Mom doesn’t get a lot of chances to put her feet up and pretend she’s living in a peaceful gnome village. So when she does get that rare downtime, make the whole gnome fantasy a little easier with this amazing toadstool footstool from Creatures by Chelsea. Yes, it’s $130, but it’s also a footstool shaped like a toadstool. You can’t argue about this one with me, I’ll win.
If you are currently wearing one of those stick-figure-shaped necklaces with your kid’s birthstone inside my apologies-for many reasons. Maybe that’s your style, and that’s cool, but I think one of those would look really weird with my Venom shirt. So I got this one from Trashed Clothing and it’s a much better fit. Now people can not only ask me, “what does your necklace say” but they can also ask, “what’s a Teno?” It’s awesome and it’s $20.
Unless you’re shopping for a hateful, stinky wretch you cannot go wrong with Lush. Lush in all it’s delicious, amazing glory is an awesome gift for all occasions, but especially for the day when mom’s are supposed to get a break. I specifically picked this gift set, called Bunty, because it contains my favorite Lush scents- cotton candy and sweet vanilla- but if your mom/baby mama isn’t totally obsessed with dessert you’ll find a less edible fragrance for her too. While you’re at it, pick up a massage bar and give her a back rub. A real back rub, not just a sneaky way to touch boobs.
I actually gave Tony one of these for x-mas and I’ve gotten as much use out of it as he has. Yes, Leigh, it is ugly. But it also grows plants in your kitchen. We were spending loads of money on herbs and leafy greens and now we can grow our own organic herbs and stuff right on the kitchen counter. Aerogardens are about $150 and grow a range of produce from herbs to tomatoes to flowers.
I really, really need one of these. The cute little counter top recipe card files are retro and stuff, but my recipes take up a lot more than 4×6″. Right now my recipes are filed in the safe binder as my license from the Universal Life Church and Tony’s awesome rosemary seitan recipe. This one’s $24 from Fred Flare.
A book on activities to do with kids might not be exactly what mom wants, but it’s not a bad idea as an add on to more luxurious things. Like what, finding Bob the Builder on On Demand and popping popcorn isn’t enough? I’m supposed to craft with these dudes now? I actually have really fond memories of crafting with my mom- including the hundreds of paper plate shields and swords I made my little brother Aaron. So when Teno’s a little older this one’s going in the arsenal and if I get it for Mother’s Day I won’t be pissed. $14.95 at most major book stores.
Finally, you need a card that says it all.
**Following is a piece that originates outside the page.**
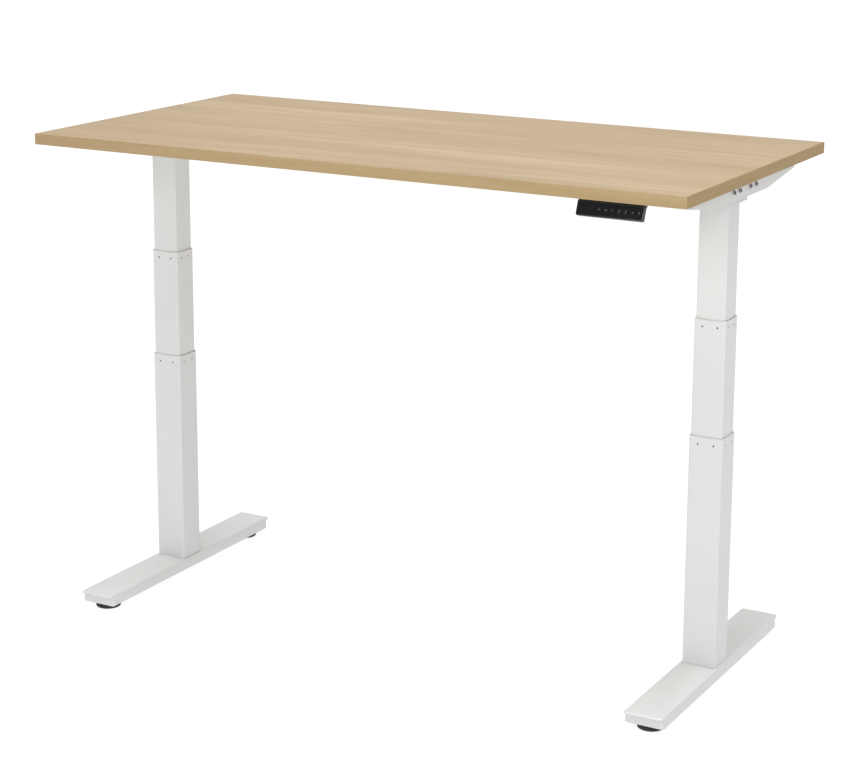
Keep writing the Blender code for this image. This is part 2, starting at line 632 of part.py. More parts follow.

No pictures of a duck and ducklings, no weird scripty fonts with crap you’d never say. If this card from Maybe You Should Die doesn’t sum it up I really don’t know what to tell you. It might be the greatest $4 you’ve ever spent on a card with cuss words on it for your mom/baby mama.
Well, I hope this list inspires you to think outside the picture frame and flowers box. If you think of something I should have included leave a comment and make sure you tell your mom thanks this Mother’s Day and on your birthday too. This mom stuff is gnarly!
Check out the new stuff I added to this guide right here!
i love you, too 🙂
Oh god Vosges….I’m having them come to my work Saturday for a chocolate demo. I plan to stuff my face and ask for as many free samples (or whatever else they may have) as humanly possible. I can’t wait 😀
and I also used to work for Lush (sweet, sweet memories…) but now I just pig out on Vosges and pretend I’m working -_-
Really great choices for M-day. I should get my mom that card.
I totally sent my mom a card on my birthday last year that said “thanks for not having an abortion.” she was in tears laughing so hard when she called. i guess that card could have gone over either way, but i’m sure glad it went the way it did. cheers! ~tara
“….she’s gonna touch your weiner.”
OMG Natalie…….you so killed me with that one!!! Now if you’ll excuse me, I must wipe the spit off my monitor.
So so true on the Jessie Steele aprons, do I need to pop out a kid to get another one?! Who’s wiener do I gotta touch?!
Great list! totally need to forward this to some certain peeps 😉
jessie steele aprons are the way to go. bias or no bias. but i can do without my mother touching my penis.
If I had a penis I would for sure not want my mom to touch it. That’s why I directed that comment to someone shopping for they baby mama. Thanks for making an innocent weiner-touching comment totally gross. (^_^)
i’d add to the list tea from adagio or teavana, coach and even more Lush.
I just got a Coach umbrella. It hasn’t rained since.
uh-oh…. Vosges just debuted their new red velvet party cake “just in time for Mother’s Day.” I’ve never tried their cake, but their COOKIES are fabulous, although nothing eclipses the chocolates or bon bons.
I was told that Vosges outsources their baking jobs to Vanille Patisserie and The Bleeding heart Bakery- two of my favorite shops in Chicago.